To me, Koloko—who’s gained 10 pounds of muscle since last season—is the most intriguing player on the roster. As a freshman he was already an elite shot blocker and an above average rebounder. If he can become a reliable offensive threat on top of that, he could emerge as one of the best big men in the country and a legitimate NBA prospect.
And I don’t mean he needs to be Hakeem Olajuwon down there on the low block, flashing fancy footwork and making crazy hook shots. He just needs to be a strong finisher around the basket, make a decent percentage of his free throws, and maybe sink a jumper here or there.
Any low post skills would be a bonus. Still a sophomore, he has lots of time to develop those.
As for Baker, he’ll be spending more off the ball this year, and his 3-point shooting will be critical to this team, especially if Kerr Kriisa’s eligibility issues keep him out for an extended period of time.
And since Baker is one of this team’s few returners, it will be interesting to see if he plays with more confidence this season and shows more of a willingness to look for his own shot. His experience will be invaluable early in the season.

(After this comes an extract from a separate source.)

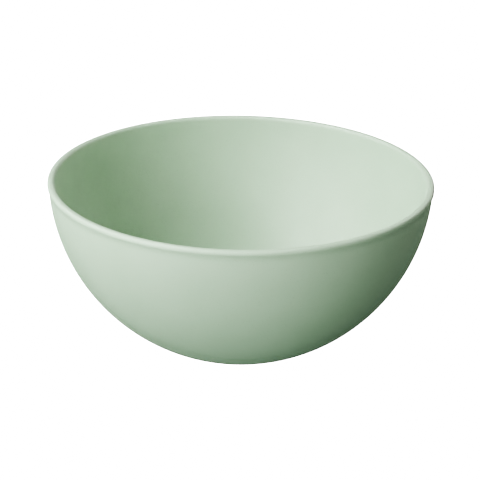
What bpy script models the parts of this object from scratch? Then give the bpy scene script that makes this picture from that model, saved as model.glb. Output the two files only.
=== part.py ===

Who starts, how deep does the rotation go?
The non-conference season is usually a prime time to experiment with lineups, rotations and combinations.
Not this year.
The Wildcats only have two games to prepare for their Pac-12 opener vs. Colorado. They need to know sooner rather than later which players are ready for the big stage and which ones could use some more seasoning.
If there’s an upside to being without three scholarship players it’s that it gives Miller more opportunities to evaluate the players who are available.

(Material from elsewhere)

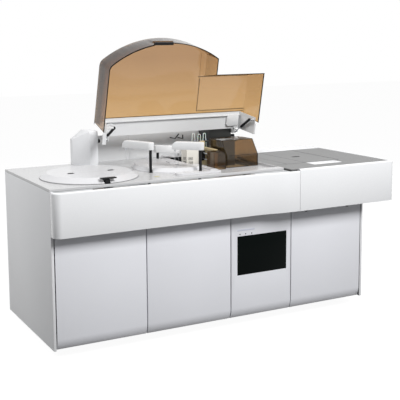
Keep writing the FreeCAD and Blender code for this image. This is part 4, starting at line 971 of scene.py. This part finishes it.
def set_camera():
    """The photograph's viewpoint, with lens and shift worked out for a square frame."""
    yaw = math.radians(CAMERA_YAW)
    pitch = math.radians(CAMERA_PITCH)
    roll = math.radians(CAMERA_ROLL)
    ahead = Vector((math.sin(yaw) * math.cos(pitch), math.cos(yaw) * math.cos(pitch),
                    -math.sin(pitch)))
    right = Vector((math.cos(yaw), -math.sin(yaw), 0))
    down = ahead.cross(right)
    side = math.cos(roll) * right + math.sin(roll) * down
    under = math.cos(roll) * down - math.sin(roll) * right
    clear_selection()
    bpy.ops.object.camera_add()
    camera = bpy.context.object
    turn = Matrix((side, -under, -ahead)).transposed().to_4x4()
    camera.matrix_world = Matrix.Translation(place(*CAMERA_AT)) @ turn
    camera.data.sensor_width = SENSOR
    camera.data.lens = FOCAL_PX / FRAME_PX * SENSOR
    camera.data.shift_x = (FRAME_PX / 2 - MIDDLE_PX[0]) / FRAME_PX
    camera.data.shift_y = (MIDDLE_PX[1] - FRAME_PX / 2) / FRAME_PX
    bpy.context.scene.camera = camera


OPERATORS = (
    ANALYZER_OT_finishes,
    ANALYZER_OT_cabinet,
    ANALYZER_OT_instruments,
    ANALYZER_OT_cover,
    ANALYZER_OT_screws,
    ANALYZER_OT_front,
    ANALYZER_OT_deck_details,
    ANALYZER_OT_stage,
)


class ANALYZER_PT_panel(bpy.types.Panel):
    bl_idname = "ANALYZER_PT_panel"
    bl_label = "Analyzer"
    bl_space_type = "VIEW_3D"
    bl_region_type = "UI"
    bl_category = "Analyzer"

    def draw(self, context):
        for operator in OPERATORS:
            self.layout.operator(operator.bl_idname)
        for group in (context.scene.analyzer_sizes, context.scene.analyzer_colours):
            for name in group.bl_rna.properties.keys():
                if name not in ("rna_type", "name"):
                    self.layout.prop(group, name)


CLASSES = (AnalyzerColours, AnalyzerSizes, *OPERATORS, ANALYZER_PT_panel)


def register():
    for one in CLASSES:
        bpy.utils.register_class(one)
    bpy.types.Scene.analyzer_colours = PointerProperty(type=AnalyzerColours)
    bpy.types.Scene.analyzer_sizes = PointerProperty(type=AnalyzerSizes)


def unregister():
    del bpy.types.Scene.analyzer_sizes
    del bpy.types.Scene.analyzer_colours
    for one in reversed(CLASSES):
        bpy.utils.unregister_class(one)


def main():
    register()
    bpy.ops.analyzer.finishes()
    bpy.ops.analyzer.cabinet()
    bpy.ops.analyzer.instruments()
    bpy.ops.analyzer.cover()
    bpy.ops.analyzer.screws()
    bpy.ops.analyzer.front()
    bpy.ops.analyzer.deck_details()
    bpy.ops.analyzer.stage()
    clear_selection()


if __name__ == "__main__":
    main()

He usually only plays an eight-man rotation anyway, so if I had to guess I’d say Arizona’s rotation will primarily consist of Akinjo, Baker, Koloko, Azuolas, Terry, Mathurin and both Browns.
My starting lineup prediction: Akinjo/Baker/Terry/Azuolas/Jordan Brown.
If the Wildcats need a ninth player because of foul trouble (or just need some spacing), Görener is your guy. I’d be surprised if Tautvilas Tubelis gets any important minutes this year barring injuries, eligibility issues, etc.
Kriisa will make it a nine-man rotation as a combo guard when/if he returns, and he might even be able to crack the starting five by the end of the season. Lee, as he’s been the past three seasons, will be the first or second big off the bench.
French freshman Daniel Batcho (knee injury) isn’t being re-evaluated until January, so we’ll refrain from projecting how he fits into the rotation for now.
Who’s going to make 3s?
Only once has Arizona shot under 35 percent from 3 under Miller (2018-19) but this has the potential to be one of those seasons, especially if Kriisa is out for a while.
Baker is the only returning player who took 3s last season, and he didn’t make a very high percentage of them, shooting just 34.3 percent from behind the arc. He needs to increase that number, and Arizona needs to find at least two or three more guys who are serviceable shooters.
Both Terry and Mathurin have worked hard to improve that area of their game, but how far have they come?
Akinjo shot 39 percent from 3 as a freshman at Georgetown but 24 percent as a sophomore. Which version will Arizona get?
Terrell Brown only made 30 percent of his 3s at Seattle. Maybe that number will improve since he’s no longer the featured scorer and should get easier shots at Arizona?
Azuolas Tubelis’ jumper is a work in progress and probably won’t take make 3s.
Görener and Tautvilas can shoot but need to prove they can contribute in other ways before they are rotation-worthy players.
An empty McKale Center
Arizona has led the Pac-10/12 in attendance for the last 4852098324 years* but McKale Center will be empty until at least January aside from players, coaches, event staff and a handful of media members.
I’ll be one of the lucky people in attendance Friday and I’m curious to see what the atmosphere is like.
I covered Niya Butts’ final season as the Arizona women’s basketball coach and those games drew less than 1,000 fans, so I’m assuming it will be kind of be like that, only players and coaches will be socially-distanced on the sideline and there won’t be any in-game entertainment.
The most interesting thing about covering those Butts-era games was being able to hear the coaches call out plays and bark instructions at their players—sometimes not always in the most PG way. You get an awesome look at how players communicate too, particularly on defense when guarding ball screens.
While it’s sad Arizona fans won’t be there—and that could really hurt the Wildcats, who have historically been dominant in front of their home crowd—there’s something really cool about being immersed in the game like that. It makes you appreciate the little details.
*that’s not the official number but it sure feels like it
The Masked Miller
Miller is one of the most, um, boisterous coaches in the country, so I’m sure it will be a huge adjustment for him to have to wear a mask and not be as communicative as he’d like.
Especially since this group is far from being a finished product and undoubtedly will make its fair share of mental mistakes.